Steven Romick interview with Barron’s
Barron's: What were you up to the past couple of weeks?
Romick: We've been buyers of stocks in the last couple of weeks. Back in 2008, we had a ton of cash we drew down, flexing up our portfolio with distressed debt and high yield, taking it from roughly 5% to 34% four to five months later. Our strength isn't in being a macro investor and trading currencies or foreign bonds. But we think it's important to have a macro backdrop to invest against. Just as importantly, it will drive us away from things we should avoid, which can be as important as the things you own. At times, it limits catastrophic risk. From 2005 to 2007, when we worried about unsustainable home prices and the overlevered consumer and overlevered financial institutions, we didn't own banks, even if they looked cheap at 11 times earnings. Earnings were overstated.
What's worrying you these days?
The thing that Standard & Poor's got right in downgrading our country's debt is that they recognized that fiscal policy is inextricably linked to political process. Nothing about this political process really invites confidence. We think economic growth at best will be slow. Growth expectations for the U.S. were overstated, because if you look at the stimulus, there was no way to know what the permanent benefits would be. My partner Bob Rodriguez calls it Red Bull economics. When we look at a business, we look for companies to make good decisions for the long term, even if it negatively impacts the short term.

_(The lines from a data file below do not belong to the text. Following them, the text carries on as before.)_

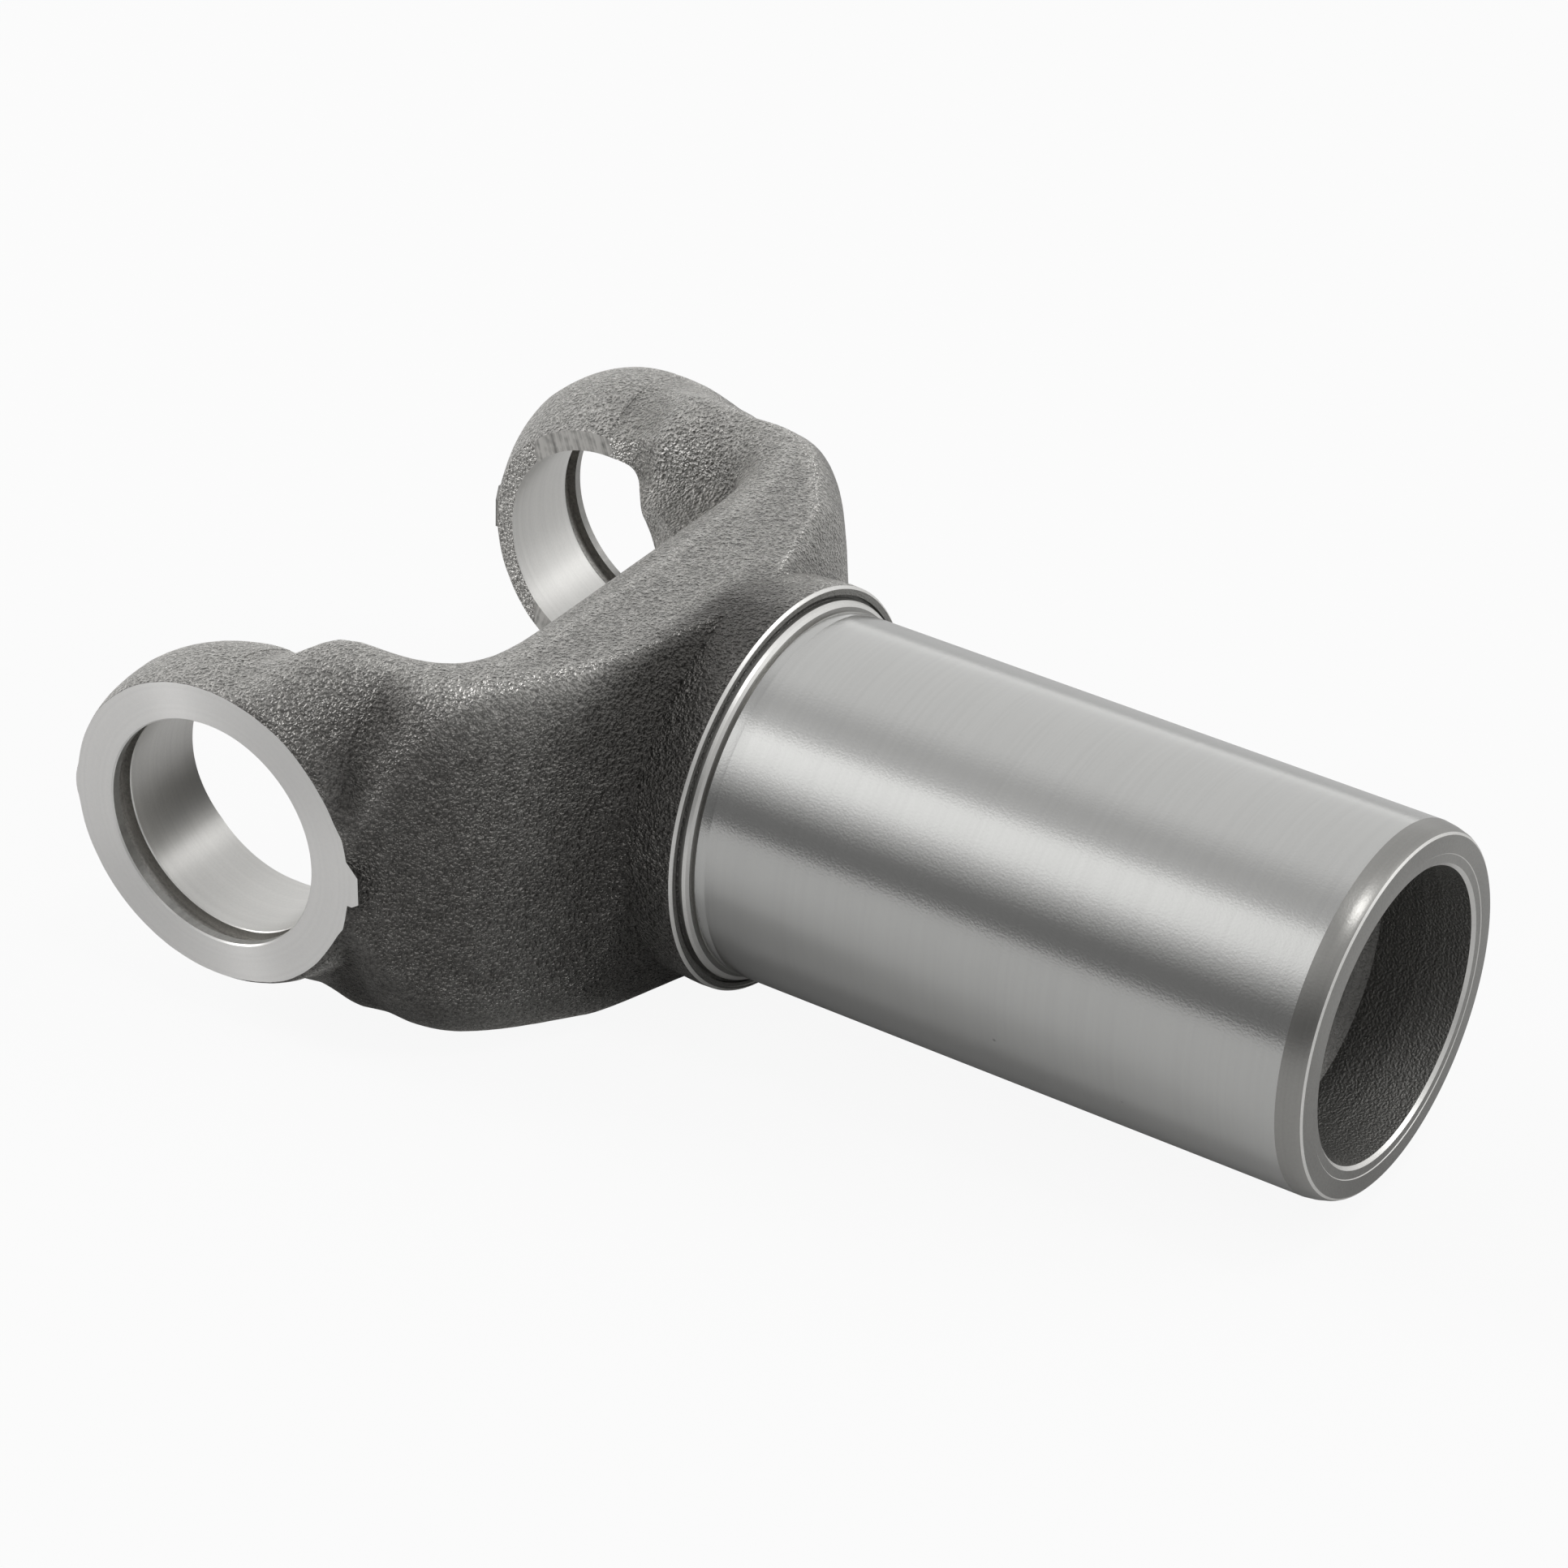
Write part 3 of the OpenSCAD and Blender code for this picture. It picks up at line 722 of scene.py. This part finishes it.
def lined_finish(name, colour, roughness, axis, lines_mm, pebble_mm, stain, pitch=1400, pits=0):
    """Bare cut steel with tool marks round an axis: X, Y, or Y_FACE for rings on a flat face.
    lines_mm and pebble_mm are the depths of the tool marks and of an even grain, stain is
    what the marks take off the tone, and pitch is the number of marks in a metre."""
    tree, shader, place = new_finish(name)
    if axis == "Y_FACE":
        parts = add(tree, "ShaderNodeSeparateXYZ", {0: place}).outputs
        flat = add(tree, "ShaderNodeCombineXYZ", {"X": parts["X"], "Y": parts["Z"]})
        radius = add(tree, "ShaderNodeVectorMath", {0: flat}, operation="LENGTH")
        line = add(tree, "ShaderNodeCombineXYZ", {"X": radius.outputs["Value"]})
        # The cutter's rings spread the light across them, in a fan of pale and dark sectors
        across = add(tree, "ShaderNodeVectorMath", {0: place, 1: (1.0, 0.0, 1.0)},
                     operation="MULTIPLY")
        tree.links.new(across.outputs[0], shader.inputs["Tangent"])
        shader.inputs["Anisotropic"].default_value = 0.8
    else:
        keep = (1, 0.012, 0.012) if axis == "X" else (0.012, 1, 0.012)
        line = add(tree, "ShaderNodeMapping", {"Vector": place, "Scale": keep})
    lines = noise_at(tree, line, Scale=pitch, Detail=4.0, Roughness=0.65)
    # Clouds of 2 cm in the tone
    cloud = noise_at(tree, place, Scale=55, Detail=3.0)
    # Coarser than the real grain of 0.1 mm, which would be lost between the pixels
    fine = noise_at(tree, place, Scale=3200, Detail=1.0)
    soft = calc(tree, "MULTIPLY_ADD", cloud, 0.3, lines)
    tint = calc(tree, "MULTIPLY_ADD", fine, 0.4, soft)
    base = linear(colour)
    tone = add(tree, "ShaderNodeValToRGB", {"Fac": tint},
               [(0.62, dimmed(base, 1 - stain)), (0.98, base)])
    spot = add(tree, "ShaderNodeTexVoronoi", {"Vector": place, "Scale": 90})
    # A pit of 0.2 mm in each cell of 11 mm
    hole = add(tree, "ShaderNodeMapRange", {0: spot.outputs["Distance"], 1: 0.012, 2: 0.03,
                                            3: pits, 4: 0.0})
    pitted = add(tree, "ShaderNodeMix", {"Factor": hole, "A": tone, "B": linear("#333333")},
                 data_type="RGBA")
    deep = calc(tree, "MULTIPLY", lines, lines_mm * MM)
    height = calc(tree, "MULTIPLY_ADD", fine, pebble_mm * MM, deep)
    bare_metal(tree, shader, pitted.outputs["Result"], roughness, height, 1.0)


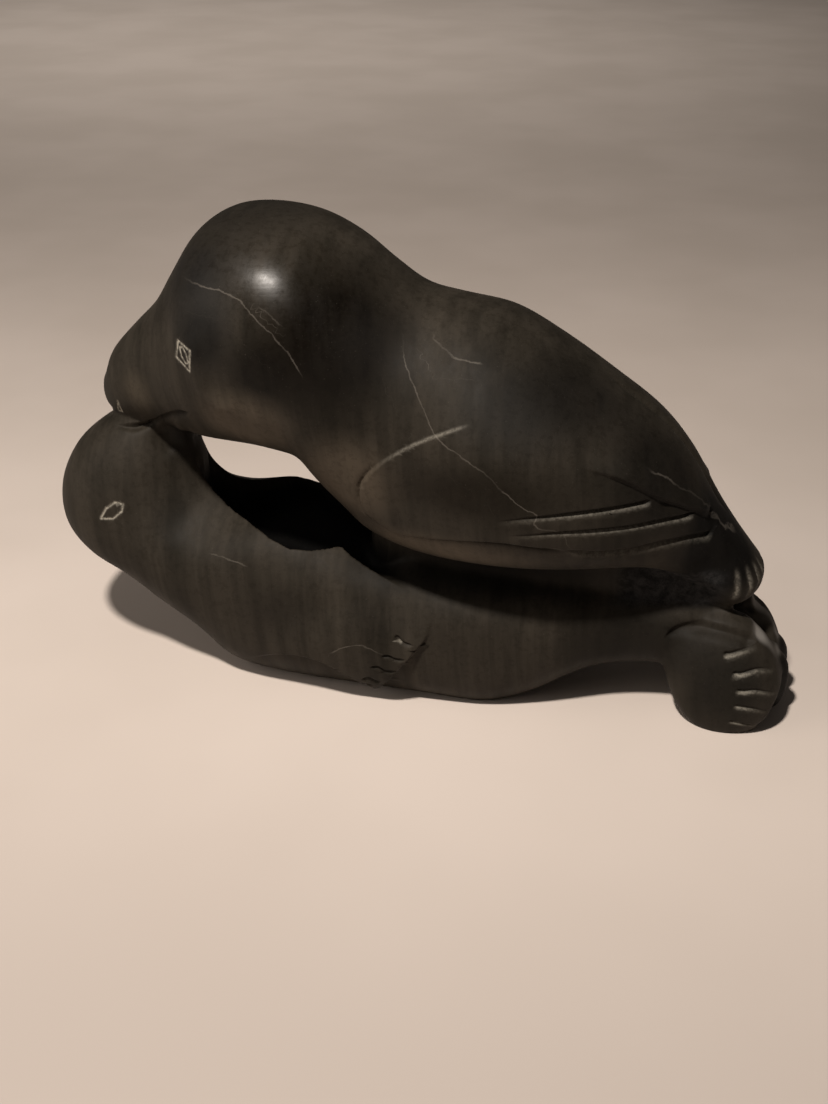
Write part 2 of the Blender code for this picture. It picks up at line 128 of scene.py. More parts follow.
# x, y and z of the middle, reach along, across and up, tilt and lean in degrees, squareness
HIND_PALM = (123, 14.0, 20.8, 22.3, 14.0, 27.0, 14, 22, 2.2)
HIND_BLADE = (127.5, 6.0, 14.5, 24.0, 8.0, 19.0, 0, 0, 2.9)

# Hollow of the lower seal's throat: half its width at each x, its depth, the x between which it
# deepens and dies out, the height that it stays below, how steep its wall is, and how far up the
# stone has to face there
HOLLOW_RIM = [(-96, 6), (-90.3, 8.2), (-86.1, 9.6), (-75.7, 16.6), (-68.1, 22.7), (-61.2, 26.5),
              (-52.4, 28.2), (-44.1, 26.9), (-37.7, 24.3), (-32.8, 21), (-28, 23.5), (-18.5, 26),
              (-7.7, 28.3), (1.7, 30.3)]
HOLLOW_DEPTH = 13.0
HOLLOW_START = (-106, -92)
HOLLOW_END = (-24, 0)
HOLLOW_TOP = 88.0
HOLLOW_WALL = 6
HOLLOW_FACING = 0.2

# Fineness of the mesh: the longest edge on plain stone, then for each kind of cut how far from it
# the mesh is fine and the longest edge there
PLAIN_EDGE = 9.0
LINE_MESH = (1.8, 0.4)
WING_EDGE_MESH = (1.4, 0.5)
FLIPPER_EDGE_MESH = (1.5, 0.8)
WING_RIDGE_MESH = (1.5, 0.7)
PALM_RIM_MESH = (2.0, 0.9)
EYE_MESH = (1.3, 0.42)
STROKE_MESH = (1.2, 0.42)
# Boxes that are fine all over: spans of x and z, then the reach from the rim or the middle plane
HOLLOW_MESH = ((-97, 0), (44, HOLLOW_TOP), 1.5)
TAIL_MESH = ((116, 160), (54, 74))
BACK_MESH = ((64, 120), (75, 200), 2.5)
BOX_EDGE = 0.8
# Edges along the lines are this much longer on the side that the photograph doesn't show
FAR_SIDE = 3.0
# Rounds of splitting, how many times too long an edge may stay, and rounds and shares of the
# smoothing after it
SPLIT_ROUNDS = 4
SPLIT_SLACK = 1.3
RELAX_ROUNDS = 3
RELAX_SHARES = (0.5, -0.52)

# Carving, in drawn units. The ends of a line are the shares of it over which the relief grows at
# its start and dies at its end

# Where the carving stops: how far cut lines keep from the middle plane and how far out the fore flippers
# lie, the height where the two animals meet, and the x that each fore flipper lies behind
SNOUT_CLEAR = 3.0
FLANK_START = 12.0
WAIST = 64.0
WING_FRONT = -40.0
FLIPPER_FRONT = -80.0

# Fore flipper of the upper seal: its edge, the relief there, the distance over which that fades
# inwards, the span across the edge over which it rises, and its ends
WING_EDGE = [(22.7, 134.5), (11.7, 129.8), (1.1, 124.4), (-8.3, 117.7), (-13.2, 112.8), (-16.9, 107.7),
             (-18.6, 102.6), (-17.9, 95.5), (-14.6, 91), (-4.8, 86.1), (5.4, 86.4), (13.8, 87.7),
             (34.4, 89.9), (51.2, 88), (60.3, 86.2)]
WING_RELIEF = 1.5
WING_FADE = 15.0
WING_STEP = (-0.5, 0.7)
WING_ENDS = (0.07, 0.12)
# Over its first part the edge carries a painted highlight, a pale line where the crest catches the
# light: how far inside it lies, its width, how pale it is, and the shares of the edge over which it
# starts and ends
CREST_PLACE = 0.2
CREST_WIDTH = 1.1
CREST_HIGHLIGHT = 0.34
CREST_START = (0, 0.05)
CREST_END = (0.12, 0.30)
# After the crest comes a cut line: width and depth, how far outside the edge it lies, and the
# shares of the edge over which it starts and ends
WING_LINE = (1.5, 0.9)
WING_LINE_PLACE = 0.6
WING_LINE_START = (0.26, 0.34)
WING_LINE_END = (0.92, 1)
# Soft ridge over the digits: its height, the spans across it of the steep side below and the long
# one above, and its ends
WING_RIDGE = [(59.9, 120.5), (68.8, 117.3), (78.6, 113), (90.5, 105.6), (97.4, 101.5), (104.5, 96.8),
              (111, 91.3)]
RIDGE_RISE = 2.3
RIDGE_WALL = (-1.1, 0)
RIDGE_SLOPE = (0, 9)
RIDGE_ENDS = (0.35, 0.1)
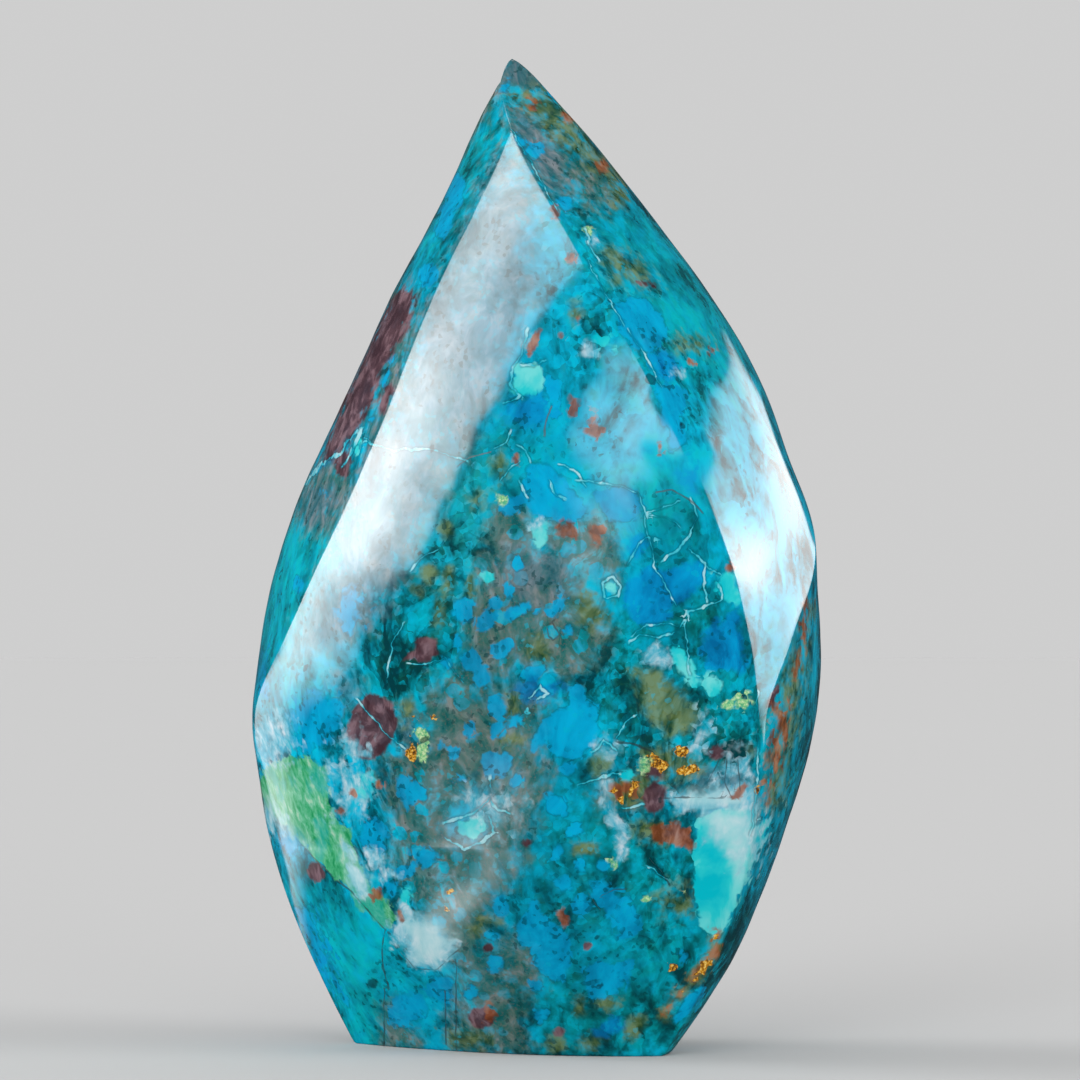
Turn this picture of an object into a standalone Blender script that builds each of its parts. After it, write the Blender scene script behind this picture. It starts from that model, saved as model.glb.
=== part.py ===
"""A polished chrysocolla flame: one cut stone that stands on its own sawn base.

The stone is lofted from horizontal sections. Each section's corners lie on four ground ridges, and
bulged faces run between them. Front is -Y, right is +X, and heights are above the base.
Ridges and depths are in millimetres. A bearing is the compass direction that a face looks towards:
0 is the front, 90 the right, 180 the back and 270 the left.
"""

import math

import bmesh
import bpy
import numpy as np
from mathutils import Vector
from mathutils.geometry import interpolate_bezier

MM = 0.001

# Driving heights: the whole stone, and where ridges part or run together.
STONE_HEIGHT = 150.4
CAP_HEIGHT = 146.6  # the left face ends here, and the blunt cap of the tip begins
FRONT_SPLIT = 138.9  # the left ridge leaves the right ridge, and the front face opens
RIGHT_JOIN = 39.5  # the side ridge runs into the right ridge
LEFT_JOIN = 31.2  # the left ridge runs into the back-left ridge

# The blunt cap: its foot's middle, its highest point, and how fast it closes (1 is a plain cone).
CAP_MIDDLE = (1.2, 0.6)
CAP_PEAK = (0.1, 0.3)
CAP_CLOSING = 0.7

# Each ridge is a smooth line through points of height, x and y.
RIGHT_RIDGE = [
    (146.6, -1.8, -1.4),
    (138.9, 0.0, -8.0),
    (126.5, 5.9, -16.0),
    (113.5, 13.0, -22.0),
    (99.3, 20.7, -25.6),
    (83.4, 28.1, -25.8),
    (67.0, 33.6, -23.4),
    (50.9, 36.2, -19.8),
    (39.5, 36.4, -16.8),
    (25.8, 34.2, -13.2),
    (13.4, 29.9, -10.4),
    (0.0, 22.7, -8.0),
]
LEFT_RIDGE = [
    (138.9, 0.0, -8.0),
    (125.9, -5.4, -14.8),
    (113.3, -11.2, -18.4),
    (98.7, -17.0, -19.6),
    (83.8, -23.4, -18.0),
    (69.8, -30.2, -13.6),
    (61.1, -34.5, -8.8),
    (52.4, -38.4, -2.6),
    (41.8, -38.5, 5.2),
    (31.2, -37.2, 11.0),
]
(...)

The U.S. government doesn't do that. They end up putting parks in that make constituents happy, but don't replace the pipes underneath the roads, because you don't see that. Our political process has been hijacked so that elected representatives and appointed officials are tempted to rewrite economic law based on political need rather than common sense.
What scares us: We continue to borrow from ourselves and from different sovereign nations to live beyond our means. So the biggest fear is this artificially low level of interest rates. Quantitative easing has allowed the government to push the back end of the yield curve down. If you are a lender, why the heck would you lend to the U.S. for a decade at a little over 2%, or for 30 years at 3.5%? One of our big concerns is that rates go up despite the economy—that we don't have complete control of our destiny.
Unlike Japan, we are borrowing from others. If rates jumped 5%, our interest expense as a percentage of our federal budget would jump from its current 6% to the high teens. How much spending would be crowded out because of that?